▶ **Records supplied**:
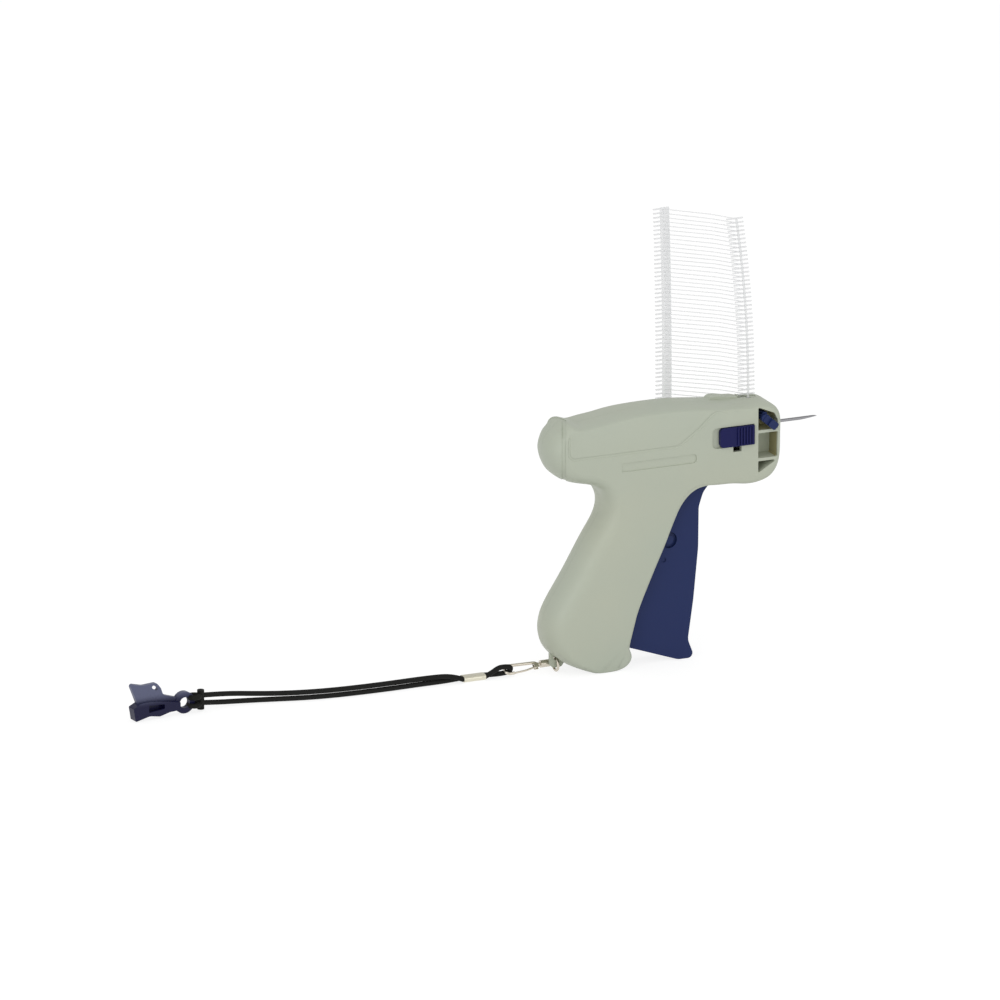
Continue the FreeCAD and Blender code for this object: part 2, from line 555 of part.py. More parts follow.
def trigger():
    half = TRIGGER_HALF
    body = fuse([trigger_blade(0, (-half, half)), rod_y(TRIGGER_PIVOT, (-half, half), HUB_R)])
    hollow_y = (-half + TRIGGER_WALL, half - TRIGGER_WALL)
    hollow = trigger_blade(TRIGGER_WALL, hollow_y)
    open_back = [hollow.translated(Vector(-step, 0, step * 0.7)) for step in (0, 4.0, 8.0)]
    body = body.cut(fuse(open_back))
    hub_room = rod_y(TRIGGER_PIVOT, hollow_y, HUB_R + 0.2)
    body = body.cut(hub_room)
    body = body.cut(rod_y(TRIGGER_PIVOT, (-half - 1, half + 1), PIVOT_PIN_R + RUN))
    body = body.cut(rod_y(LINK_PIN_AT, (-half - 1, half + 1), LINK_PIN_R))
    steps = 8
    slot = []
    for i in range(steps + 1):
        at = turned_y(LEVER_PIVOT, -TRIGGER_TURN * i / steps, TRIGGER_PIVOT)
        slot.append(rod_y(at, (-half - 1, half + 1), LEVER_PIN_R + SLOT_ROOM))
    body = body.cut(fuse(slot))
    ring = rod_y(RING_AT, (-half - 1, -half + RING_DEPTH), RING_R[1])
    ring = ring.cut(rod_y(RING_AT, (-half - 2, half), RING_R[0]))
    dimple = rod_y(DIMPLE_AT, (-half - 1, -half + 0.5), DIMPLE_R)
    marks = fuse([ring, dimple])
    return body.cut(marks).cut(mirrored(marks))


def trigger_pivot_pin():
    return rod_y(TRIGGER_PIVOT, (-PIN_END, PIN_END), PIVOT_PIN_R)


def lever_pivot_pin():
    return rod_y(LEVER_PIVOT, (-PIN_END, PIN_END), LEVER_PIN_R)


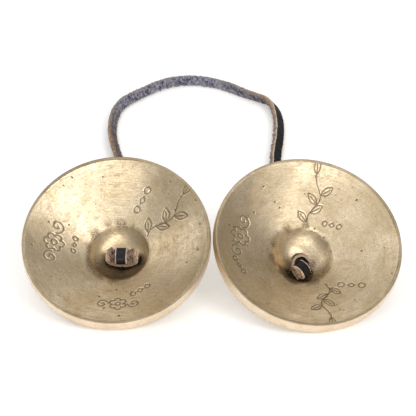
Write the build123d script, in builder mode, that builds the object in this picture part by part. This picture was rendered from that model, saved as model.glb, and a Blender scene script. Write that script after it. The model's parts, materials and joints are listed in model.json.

▶ **Aim of the task**:
Nothing should be changed: write out all of the data as is.

▶ **Solution to this problem**:
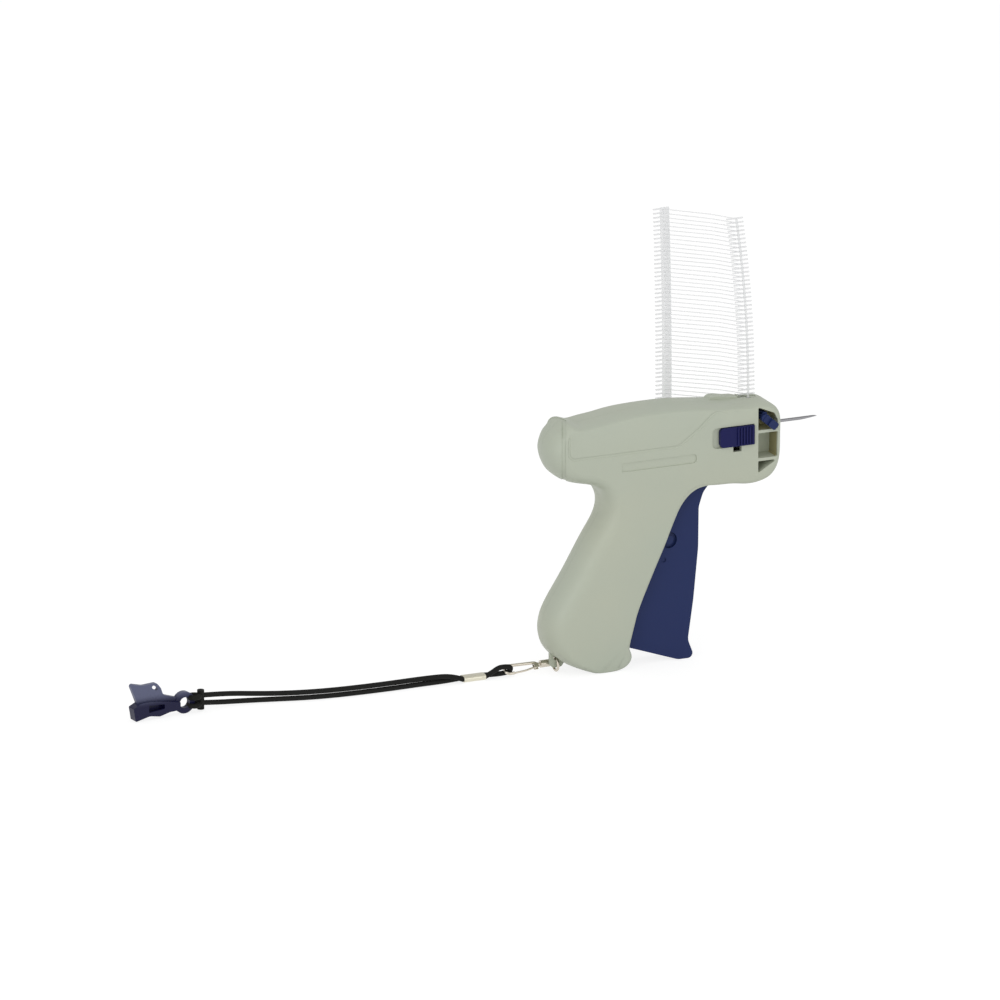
Continue the FreeCAD and Blender code for this object: part 2, from line 555 of part.py. More parts follow.
def trigger():
    half = TRIGGER_HALF
    body = fuse([trigger_blade(0, (-half, half)), rod_y(TRIGGER_PIVOT, (-half, half), HUB_R)])
    hollow_y = (-half + TRIGGER_WALL, half - TRIGGER_WALL)
    hollow = trigger_blade(TRIGGER_WALL, hollow_y)
    open_back = [hollow.translated(Vector(-step, 0, step * 0.7)) for step in (0, 4.0, 8.0)]
    body = body.cut(fuse(open_back))
    hub_room = rod_y(TRIGGER_PIVOT, hollow_y, HUB_R + 0.2)
    body = body.cut(hub_room)
    body = body.cut(rod_y(TRIGGER_PIVOT, (-half - 1, half + 1), PIVOT_PIN_R + RUN))
    body = body.cut(rod_y(LINK_PIN_AT, (-half - 1, half + 1), LINK_PIN_R))
    steps = 8
    slot = []
    for i in range(steps + 1):
        at = turned_y(LEVER_PIVOT, -TRIGGER_TURN * i / steps, TRIGGER_PIVOT)
        slot.append(rod_y(at, (-half - 1, half + 1), LEVER_PIN_R + SLOT_ROOM))
    body = body.cut(fuse(slot))
    ring = rod_y(RING_AT, (-half - 1, -half + RING_DEPTH), RING_R[1])
    ring = ring.cut(rod_y(RING_AT, (-half - 2, half), RING_R[0]))
    dimple = rod_y(DIMPLE_AT, (-half - 1, -half + 0.5), DIMPLE_R)
    marks = fuse([ring, dimple])
    return body.cut(marks).cut(mirrored(marks))


def trigger_pivot_pin():
    return rod_y(TRIGGER_PIVOT, (-PIN_END, PIN_END), PIVOT_PIN_R)


def lever_pivot_pin():
    return rod_y(LEVER_PIVOT, (-PIN_END, PIN_END), LEVER_PIN_R)


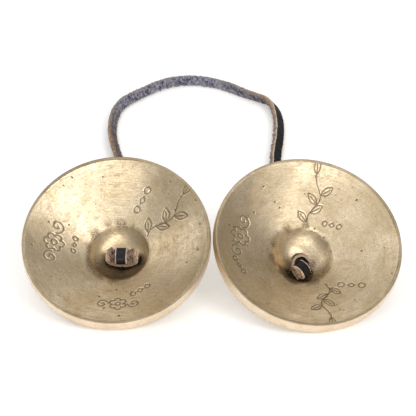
Write the build123d script, in builder mode, that builds the object in this picture part by part. This picture was rendered from that model, saved as model.glb, and a Blender scene script. Write that script after it. The model's parts, materials and joints are listed in model.json.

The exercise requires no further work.